The movie also tends to treat and treasure the internet as a wonderland full of connective potential, rather than the murky techno-abyss it can be understood as today. The plot depicts a type of charming online naïveté that would now be viewed as lunacy. But, the hook of two people meeting in an anonymous chatroom, on which the film’s entire love story lies, is a plotline that modern audiences would expect to most likely end in a scam, robbery or murder. In “You’ve Got Mail,” it takes about half the film’s runtime for any of the characters to even float the idea to Kelly that NY152 might be a serial killer. A world where that is not your first thought is pure, blissful fantasy.

Most of all, “You’ve Got Mail” presents a reality where, despite obstacles, roadblocks and slow dial-up speeds, true love is a thing that can be found, understood and conquered in two hours or less.

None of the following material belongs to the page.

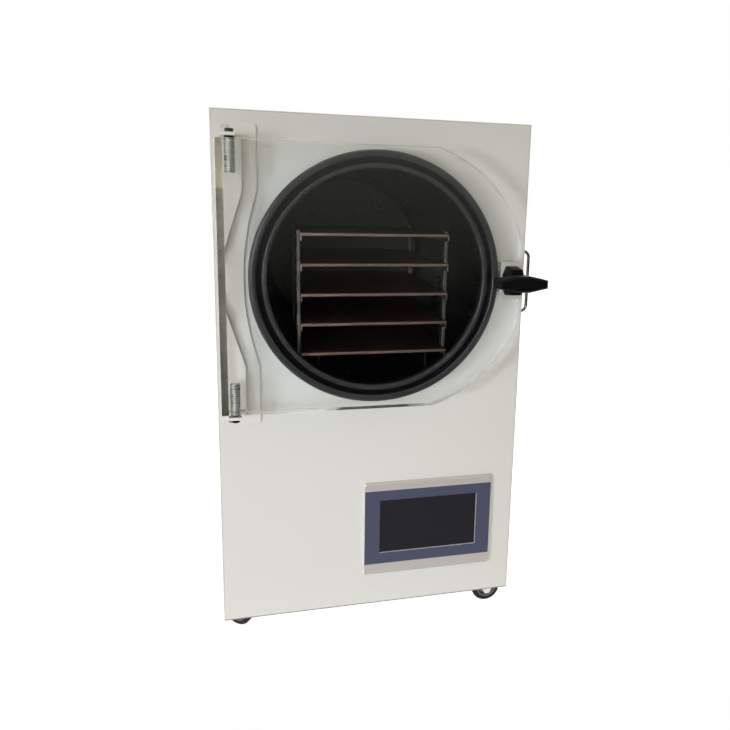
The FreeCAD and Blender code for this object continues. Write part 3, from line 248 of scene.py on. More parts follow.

Nearly everything about the two decades since “You’ve Got Mail” was released has been untenable. As the movie splices in shots of the New York skyline, the Twin Towers are still standing. Maybe this is the reason behind the enduring, essential appeal of “You’ve Got Mail,” that as much as the world outside of it changes, the lives of Fox and Kelly will forever remain frozen in time. But even divulging in fantasy can feel disquieting. Watching the movie today, it feels nearly irresponsible to allow myself to be swept away so entirely by a plot that, were it to be made today, would feel remarkably out of place.

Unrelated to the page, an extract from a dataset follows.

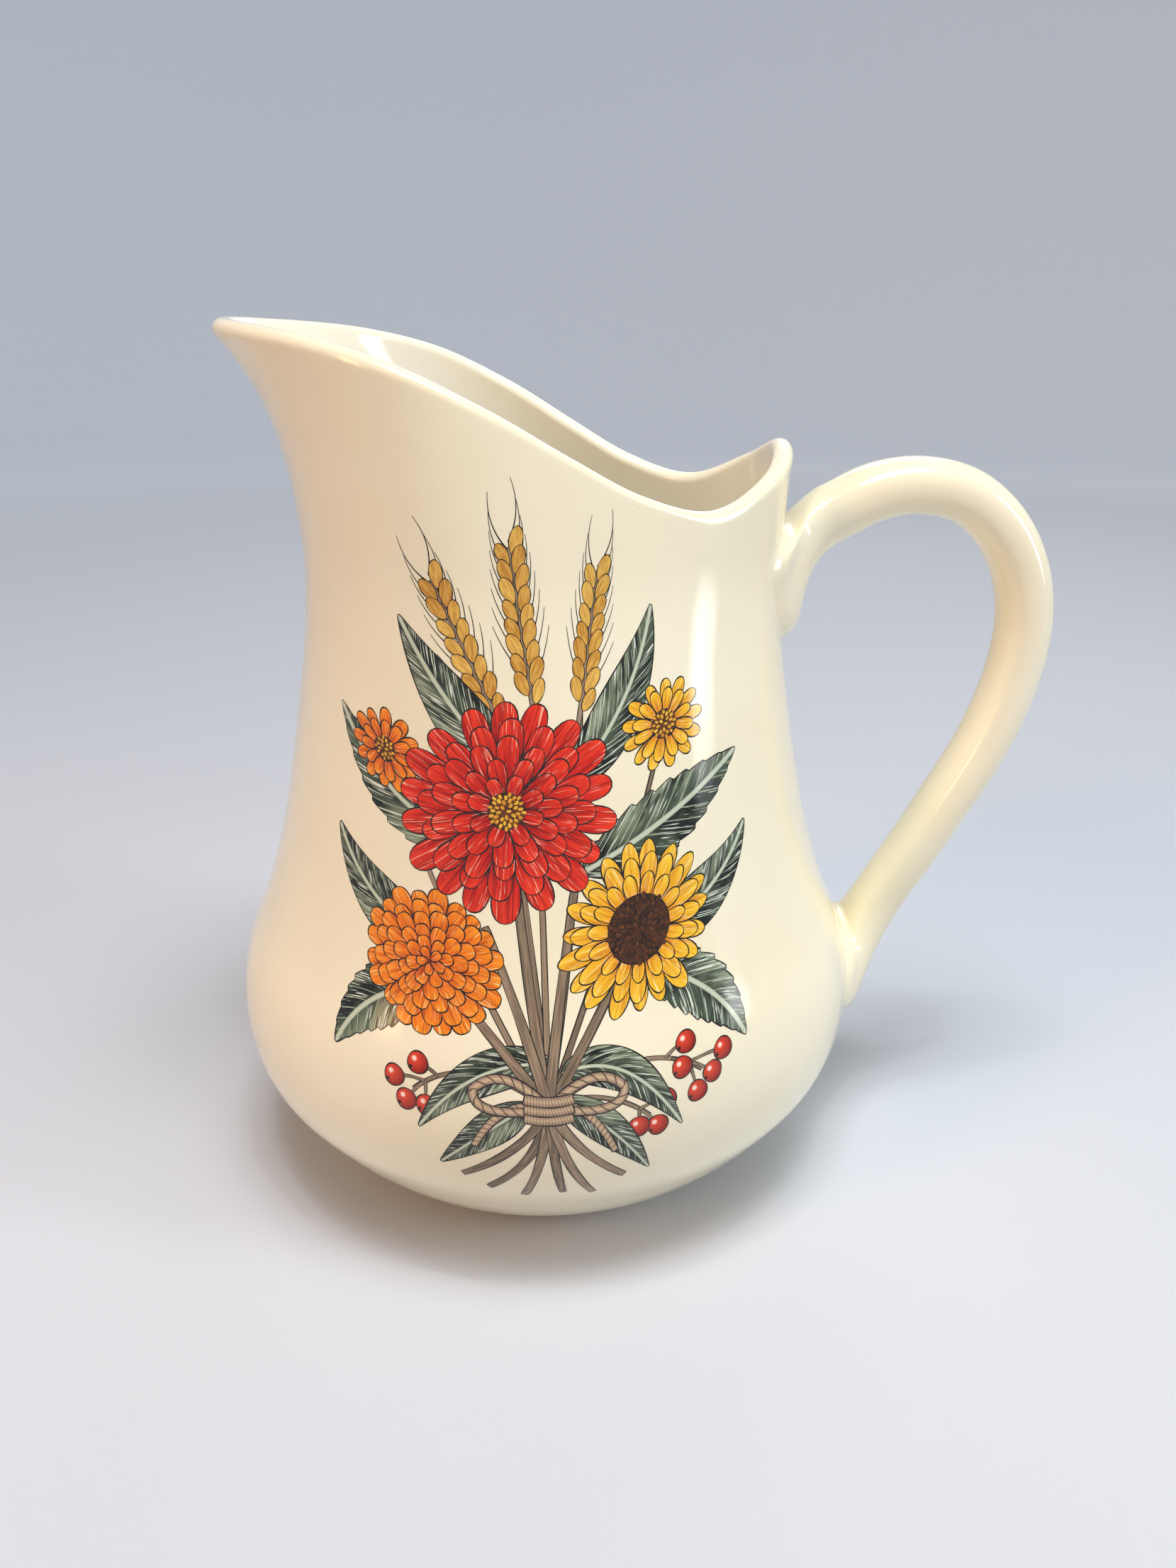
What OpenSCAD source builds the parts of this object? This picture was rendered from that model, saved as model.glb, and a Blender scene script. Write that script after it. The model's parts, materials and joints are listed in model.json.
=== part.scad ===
// Stoneware pitcher with a pulled spout and a strap handle.
// The front of the foot stands on the table at z = 0, the spout points to -X
// and the handle to +X. The pitcher is the same on both sides of the XZ plane.
// The body is one loft: a round belly and neck whose mouth is squeezed at the
// sides, pulled up into a spout in front and into a thumb rest behind.

/* [Body] */

// Height of the spout's tip above the table
jug_h = 217; // [200:1:235]
// Width across the belly, at its widest
belly_w = 168; // [150:1:186]
// Height of the widest part of the belly
belly_z = 46; // [40:1:54]
// Width across the neck, at its narrowest
neck_w = 116; // [104:1:130]
// Height of the narrowest part of the neck
neck_z = 168; // [160:1:172]
// Thickness of the wall
wall = 5; // [4:0.25:6.5]

/* [Mouth] */

// How far the spout's tip stands out past the neck
lip_flare = 17.5; // [12:0.5:22]
// How far the spout's tip stands above the lowest part of the rim
lip_rise = 38; // [30:1:44]
// Height where the round body starts to turn into the mouth
mouth_z = 60; // [52:1:76]

/* [Foot] */

// Width across the foot, where it meets the body
foot_w = 108; // [98:1:118]
// Height of the foot
foot_h = 3; // [2:0.25:4.5]
// Width of the ring that the pitcher stands on
foot_ring = 7; // [5:0.5:10]
// How far the foot draws in towards the table
foot_draft = 1.5; // [0.5:0.25:2.5]
// Radius of the foot's bottom edges
foot_round = 0.8; // [0.4:0.1:1.2]
// How far the body's edge stands out past the foot
foot_step = 0.6; // [0.3:0.1:1.5]

/* [Handle] */

// Distance from the pitcher's axis to the outside of the handle
handle_reach = 132; // [124:1:142]
// Height of the top of the handle
handle_top = 187; // [182:1:192]
// Height of the lower end of the handle's strap
handle_low = 70; // [64:1:76]
// Thickness of the strap at its upper end
strap_t = 14.5; // [12:0.5:17]
// Thickness of the strap at its lower end
strap_low_t = 12.5; // [10:0.5:15]
// Width of the strap
strap_w = 18; // [15:0.5:22]
// Width of the roots, where they are worked onto the body
root_w = 46; // [40:1:50]
// Height of the upper root on the body
upper_root_h = 29; // [26:1:33]
// Height of the upper root's top edge
upper_root_z = 171.5; // [169:0.5:173]
// Height of the lower root on the body
lower_root_h = 25; // [22:1:30]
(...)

Although, it’s equally possible I’m doing the movie a disservice in trying to dissect it in this manner. Hollywood knows better now than to make a movie like “You’ve Got Mail,” and I know better than to fall head over heels for it in the same way. “You’ve Got Mail” is not meant as a thought-provoking or accurate depiction of the world as it is today. As it was 20 years ago and remains through the present day, “You’ve Got Mail” is best enjoyed as nothing more than a glittering, effusively warm embrace of perfectly choreographed romance.